▶ Data segment
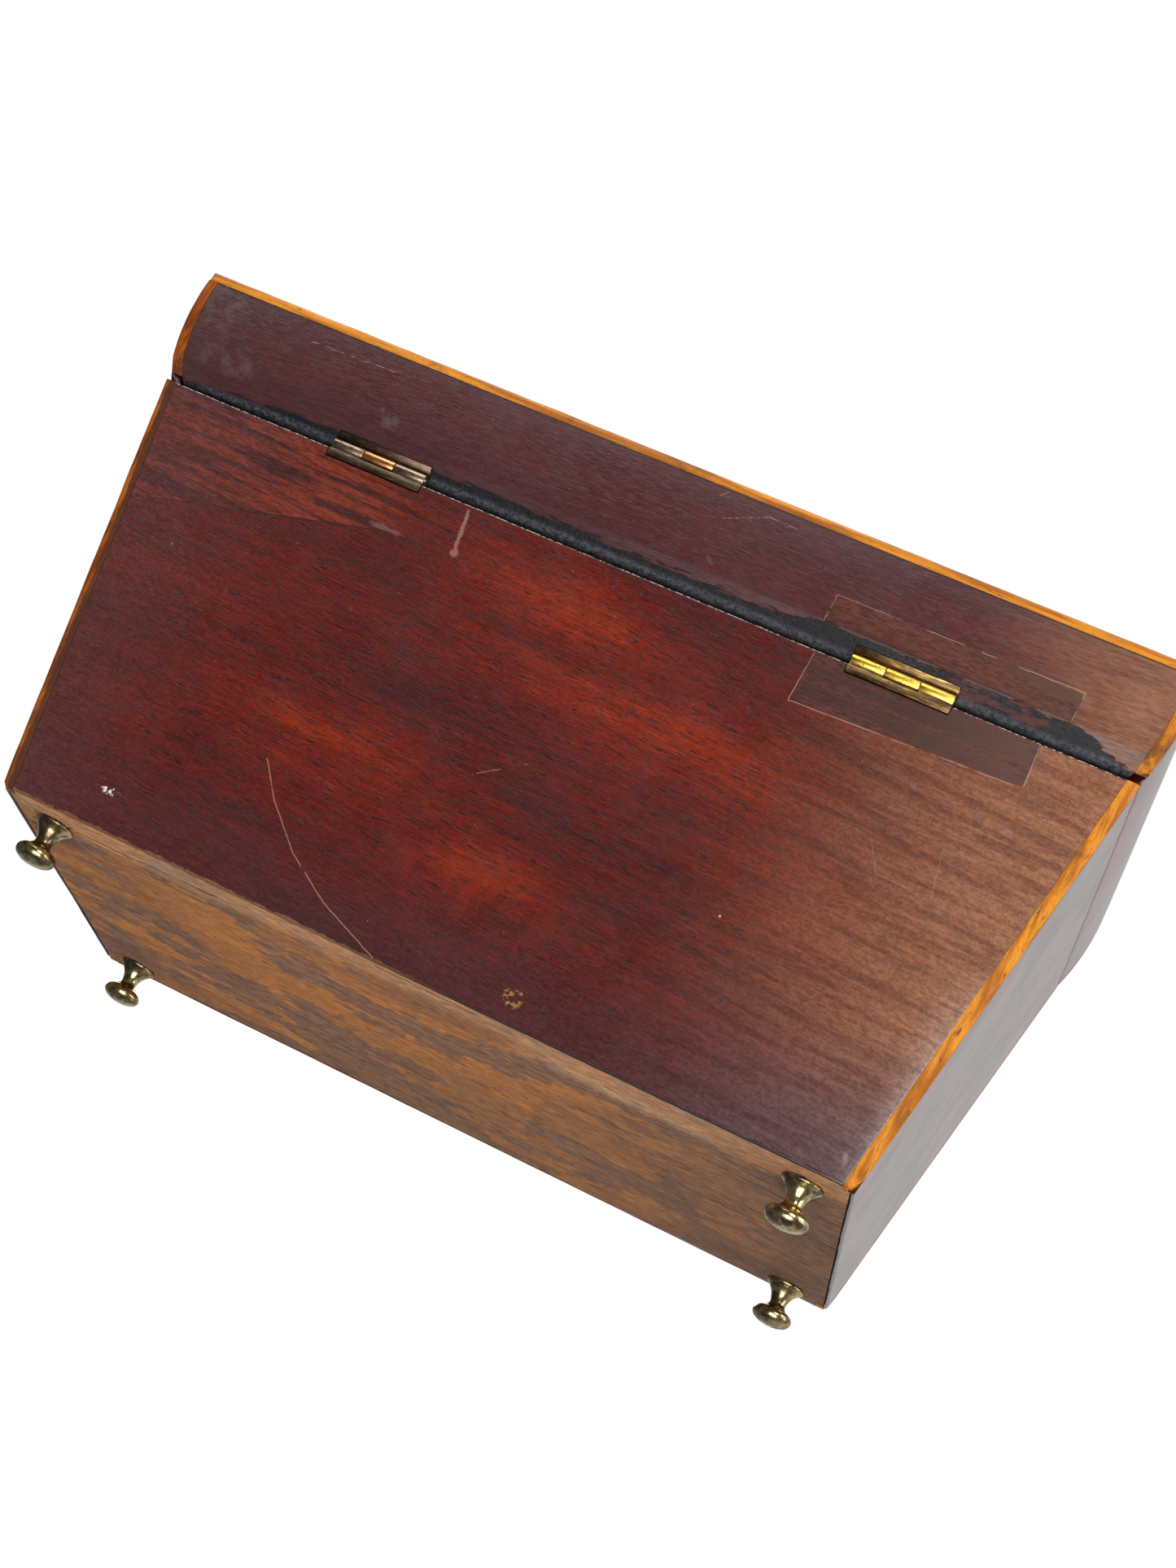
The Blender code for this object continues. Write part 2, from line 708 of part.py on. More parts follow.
def make_hinge(side, back_board, back_veneer, back_rail):
    """One three-knuckle stopped hinge: lower leaf, upper leaf, pin and four screws."""
    x = HINGE_X[side]
    low, high = x - HINGE_L / 2, x + HINGE_L / 2
    spans = knuckle_spans(x)
    clear_r = KNUCKLE_R + KNUCKLE_CLEAR
    lower = extruded(f"{side}_hinge_lower_leaf", lower_leaf_section(), low, high, "brass")
    upper = extruded(f"{side}_hinge_upper_leaf", upper_leaf_section(), low, high, "brass")
    for i, span in enumerate(spans):
        outer_one = i != 1
        mine, other = (lower, upper) if outer_one else (upper, lower)
        boolean(mine, knuckle(f"{side}_knuckle_{i}", span, KNUCKLE_R, KNUCKLE_GAP), "UNION")
        boolean(other, knuckle(f"{side}_knuckle_clear_{i}", span, clear_r, 0), "DIFFERENCE")
        if outer_one:
            web_low = (span[0] + KNUCKLE_GAP, HINGE_Y - WEB_HALF_Y, HINGE_Z + WEB_BOTTOM)
            web_high = (span[1] - KNUCKLE_GAP, HINGE_Y + WEB_HALF_Y, HINGE_Z + WEB_TOP)
            boolean(lower, box(f"{side}_web_{i}", web_low, web_high, CUTTERS), "UNION")
    bore = cylinder(f"{side}_pin_bore", (x, HINGE_Y, HINGE_Z), "X", PIN_HOLE_R, 2 * HINGE_L, CUTTERS)
    boolean(lower, bore)
    boolean(upper, bore)
    cylinder(f"{side}_hinge_pin", (x, HINGE_Y, HINGE_Z), "X", PIN_R, HINGE_L, "steel")
    lower_bed = extruded(f"{side}_lower_bed", lower_leaf_section(GAP), low - GAP, high + GAP, CUTTERS)
    upper_bed = extruded(f"{side}_upper_bed", upper_leaf_section(GAP), low - GAP, high + GAP, CUTTERS)
    boolean(back_board, lower_bed)
    boolean(back_veneer, lower_bed)
    boolean(back_rail, upper_bed)
    make_leaf_screws(side, lower, back_board, "lower", x)
    return [upper] + make_leaf_screws(side, upper, back_rail, "upper", x)


# ---------------------------------------------------------------- lock


def make_lock(front_board):
    """Lock case let into the front board, open towards the wood, and its sliding bolt."""
    outer_y = -(RIM_HALF_Y - LOCK_OUTER)
    inner_y = -(RIM_HALF_Y - WALL)
    top = RIM_Z - GAP
    low = (-LOCK_HALF_W, outer_y, top - LOCK_H)
    case = box("lock_case", low, (LOCK_HALF_W, inner_y, top), "brass")
    hollow_low = (-LOCK_HALF_W + LOCK_WALL, outer_y - LOCK_WALL, top - LOCK_H + LOCK_WALL)
    hollow_high = (LOCK_HALF_W - LOCK_WALL, inner_y - LOCK_WALL, top - LOCK_WALL)
    boolean(case, box("lock_hollow", hollow_low, hollow_high, CUTTERS))
    slot_low = (-2 * STAPLE_HALF_X, outer_y - LOCK_WALL, top - 2 * LOCK_WALL)
    slot_high = (2 * STAPLE_HALF_X, inner_y - LOCK_WALL, top + LOCK_WALL)
    boolean(case, box("lock_slot", slot_low, slot_high, CUTTERS))
    bed_low = (-LOCK_HALF_W - GAP, outer_y - GAP, top - LOCK_H - GAP)
    bed_high = (LOCK_HALF_W + GAP, inner_y + BOARD, RIM_Z + BOARD)
    boolean(front_board, box("lock_bed", bed_low, bed_high, CUTTERS))
    bolt_z = RIM_Z - BOLT_DROP
    bolt_low = (BOLT_X[0], STAPLE_Y - BOLT_DEPTH / 2, bolt_z - BOLT_H / 2)
    bolt_high = (BOLT_X[1], STAPLE_Y + BOLT_DEPTH / 2, bolt_z + BOLT_H / 2)
    bolt = box("lock_bolt", bolt_low, bolt_high, "steel")
    hang_on(empty_at("bolt_slide", (BOLT_X[1], STAPLE_Y, bolt_z)), [bolt])


def make_link(front_rail):
    """Link plate under the lid's front rail, and the staple below it that the bolt passes through."""
    plate_z = LID_BOTTOM + GAP / 2
    low = (-LINK_HALF_W, STAPLE_Y - LINK_DEPTH / 2, plate_z)
    high = (LINK_HALF_W, STAPLE_Y + LINK_DEPTH / 2 - 2 * MM, plate_z + LINK_T)
    plate = box("lock_link", low, high, "brass")
    staple_low = (-STAPLE_HALF_X, STAPLE_Y - STAPLE_HALF_Y, RIM_Z - STAPLE_DROP)
    staple_high = (STAPLE_HALF_X, STAPLE_Y + STAPLE_HALF_Y, plate_z - GAP)
    staple = box("lock_staple", staple_low, staple_high, "brass")
    eye_z = RIM_Z - BOLT_DROP
    eye_low = (-2 * STAPLE_HALF_X, STAPLE_Y - EYE_HALF_Y, eye_z - EYE_HALF_Z)
    eye_high = (2 * STAPLE_HALF_X, STAPLE_Y + EYE_HALF_Y, eye_z + EYE_HALF_Z)
    boolean(staple, box("staple_eye", eye_low, eye_high, CUTTERS))
    bed_low = (low[0] - GAP, low[1] - GAP, LID_BOTTOM - BOARD)
    bed_high = (high[0] + GAP, high[1] + GAP, high[2] + GAP)
    boolean(front_rail, box("link_bed", bed_low, bed_high, CUTTERS))
    return [plate, staple]


def make_escutcheon(front_board, front_veneer):
    """Diamond keyhole plate let into the front veneer, square to the flared face."""
    z = RIM_Z - KEYHOLE_DROP
    half_y = outer_half(z)[1]
    lean = math.atan2(RIM_HALF_Y - BASE_HALF_Y, CARCASE_H)
    keyhole = cylinder("keyhole_round", (0, -half_y, z), "Y", KEYHOLE_R, 2 * BOARD, CUTTERS)
    slot_low = (-KEYHOLE_SLOT_HALF, -half_y - BOARD, z - KEYHOLE_SLOT_L)
    slot = box("keyhole_slot", slot_low, (KEYHOLE_SLOT_HALF, -half_y + BOARD, z), CUTTERS)
    boolean(keyhole, slot, "UNION")
    plate = diamond("keyhole_plate", ESCUTCHEON_HALF_X, ESCUTCHEON_HALF_Z, ESCUTCHEON_T, "brass")
    plate.location = (0, -half_y + (VENEER - ESCUTCHEON_T) / 2, z)
    plate.rotation_euler = (lean, 0, 0)
    bed = diamond("keyhole_bed", ESCUTCHEON_HALF_X + GAP, ESCUTCHEON_HALF_Z + GAP, 4 * VENEER, CUTTERS)
    bed.location = (0, -half_y, z)
    bed.rotation_euler = (lean, 0, 0)
    boolean(front_veneer, bed)
    boolean(plate, keyhole)
    boolean(front_board, keyhole)


def diamond(name, half_x, half_z, thickness, kind):
    """A flat diamond about the origin, facing along Y: a four-sided cylinder, squeezed."""
    bm = bmesh.new()
    bmesh.ops.create_cone(
        bm,
        cap_ends=True,
        segments=4,
        radius1=1,
        radius2=1,
        depth=thickness,
        matrix=AXIS_TURN["Y"],
    )
    bmesh.ops.scale(bm, vec=(half_x, 1, half_z), verts=bm.verts)
    return place(name, mesh_from(name, bm), kind)


# ---------------------------------------------------------------- build


def main():
    clear_scene()
    new_collection(PARTS)
    cutters = new_collection(CUTTERS)
    for name in MATERIALS:
        make_material(name)
    walls = make_walls()
    veneers = make_veneers()
    make_body_strips()
    make_bottom_and_feet()
    make_partitions()
    make_ledges()
    make_canister_covers()
    make_bowl()
    lid_pieces, rails = make_lid_wood()
    for side in SIDES:
        lid_pieces += make_hinge(side, walls["back"], veneers["back"], rails["back"])
    make_lock(walls["front"])
    lid_pieces += make_link(rails["front"])
    make_escutcheon(walls["front"], veneers["front"])
    hang_on(empty_at("lid_hinge_axis", (0, HINGE_Y, HINGE_Z)), lid_pieces)
    cutters.hide_render = True


main()
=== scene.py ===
"""The looks of a worn Regency tea caddy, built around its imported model.

Every piece is made in the model's own frame: metres, +Z up, the front towards -Y. Procedural
materials read object coordinates, which are that frame's, so marks are placed in metres on the
caddy. Left and right are as seen from the front: the left end is at -X.
"""

import functools
import math
from types import SimpleNamespace

import bmesh
import bpy
from mathutils import Matrix, Vector, noise


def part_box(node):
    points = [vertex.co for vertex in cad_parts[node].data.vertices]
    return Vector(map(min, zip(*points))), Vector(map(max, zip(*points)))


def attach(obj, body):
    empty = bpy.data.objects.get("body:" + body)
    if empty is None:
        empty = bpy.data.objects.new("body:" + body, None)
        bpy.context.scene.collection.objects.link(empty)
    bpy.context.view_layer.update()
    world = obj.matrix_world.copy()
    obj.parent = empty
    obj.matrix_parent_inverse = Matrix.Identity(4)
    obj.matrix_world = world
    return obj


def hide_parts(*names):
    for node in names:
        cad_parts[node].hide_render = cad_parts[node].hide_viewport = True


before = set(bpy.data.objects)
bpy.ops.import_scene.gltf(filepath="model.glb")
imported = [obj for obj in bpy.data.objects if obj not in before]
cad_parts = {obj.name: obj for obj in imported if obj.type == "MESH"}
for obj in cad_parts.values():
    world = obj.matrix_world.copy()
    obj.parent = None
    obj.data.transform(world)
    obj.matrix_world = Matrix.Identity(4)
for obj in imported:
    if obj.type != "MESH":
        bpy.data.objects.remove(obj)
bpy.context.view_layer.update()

MM = 0.001
box = functools.cache(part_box)

# ---------------------------------------------------------------- sizes, from the frame

RIM = box("body_strip_back_right")[1]
TOE = box("body_strip_back_right")[0]
STRIP = 3.5 * MM
BASE_X = TOE.x + STRIP
BASE_Y = TOE.y + STRIP
LID_LOW = box("lid_front_rail")[0].z
LID_HIGH = box("lid_top_strip_back")[1].z
SWELL = box("lid_strip_back_right")[1].x - RIM.x
SWELL_AT = 30 * MM
RAIL_HIGH = LID_HIGH - STRIP
WALL = RIM.y - box("lid_back_rail")[0].y
BEVEL = 5.7 * MM
BEVEL_TOP = LID_LOW + 7.67 * MM
VENEER = 1.3 * MM
GAP = 0.3 * MM


def outer_half(z):
    """Half width and half depth of the caddy's outer surface at a height."""
    if z <= RIM.z:
        t = (z - TOE.z) / (RIM.z - TOE.z)
        return BASE_X + t * (RIM.x - BASE_X), BASE_Y + t * (RIM.y - BASE_Y)
    u = (z - LID_LOW) / SWELL_AT
    swell = SWELL * (1 - (u - 1) ** 2)
    return RIM.x + swell, RIM.y + swell


class Face:
    """One of the four sides, with its outward and sideways directions."""

    def __init__(self, name, out, along):
        self.name = name
        self.out = Vector(out)
        self.along = Vector(along)
        self.is_end = abs(out[0]) > 0

    def halves(self, z):
        hx, hy = outer_half(z)
        return (hy, hx) if self.is_end else (hx, hy)

    def point(self, u, z, sink=0.0):
        return self.along * u + self.out * (self.halves(z)[1] - sink) + Vector((0, 0, z))


FACES = {
    "back": Face("back", (0, 1, 0), (-1, 0, 0)),
    "front": Face("front", (0, -1, 0), (1, 0, 0)),
    "left": Face("left", (-1, 0, 0), (0, -1, 0)),
    "right": Face("right", (1, 0, 0), (0, 1, 0)),
}
SIDES = {"left": -1, "right": 1}
DEPTHS = {"front": -1, "back": 1}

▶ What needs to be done
Only the lines from the one containing "new_collection(PARTS)" to the one containing "if empty is" are to be printed, both ends included, exactly as written.

▶ Complete response
    new_collection(PARTS)
    cutters = new_collection(CUTTERS)
    for name in MATERIALS:
        make_material(name)
    walls = make_walls()
    veneers = make_veneers()
    make_body_strips()
    make_bottom_and_feet()
    make_partitions()
    make_ledges()
    make_canister_covers()
    make_bowl()
    lid_pieces, rails = make_lid_wood()
    for side in SIDES:
        lid_pieces += make_hinge(side, walls["back"], veneers["back"], rails["back"])
    make_lock(walls["front"])
    lid_pieces += make_link(rails["front"])
    make_escutcheon(walls["front"], veneers["front"])
    hang_on(empty_at("lid_hinge_axis", (0, HINGE_Y, HINGE_Z)), lid_pieces)
    cutters.hide_render = True


main()
=== scene.py ===
"""The looks of a worn Regency tea caddy, built around its imported model.

Every piece is made in the model's own frame: metres, +Z up, the front towards -Y. Procedural
materials read object coordinates, which are that frame's, so marks are placed in metres on the
caddy. Left and right are as seen from the front: the left end is at -X.
"""

import functools
import math
from types import SimpleNamespace

import bmesh
import bpy
from mathutils import Matrix, Vector, noise


def part_box(node):
    points = [vertex.co for vertex in cad_parts[node].data.vertices]
    return Vector(map(min, zip(*points))), Vector(map(max, zip(*points)))


def attach(obj, body):
    empty = bpy.data.objects.get("body:" + body)
    if empty is None:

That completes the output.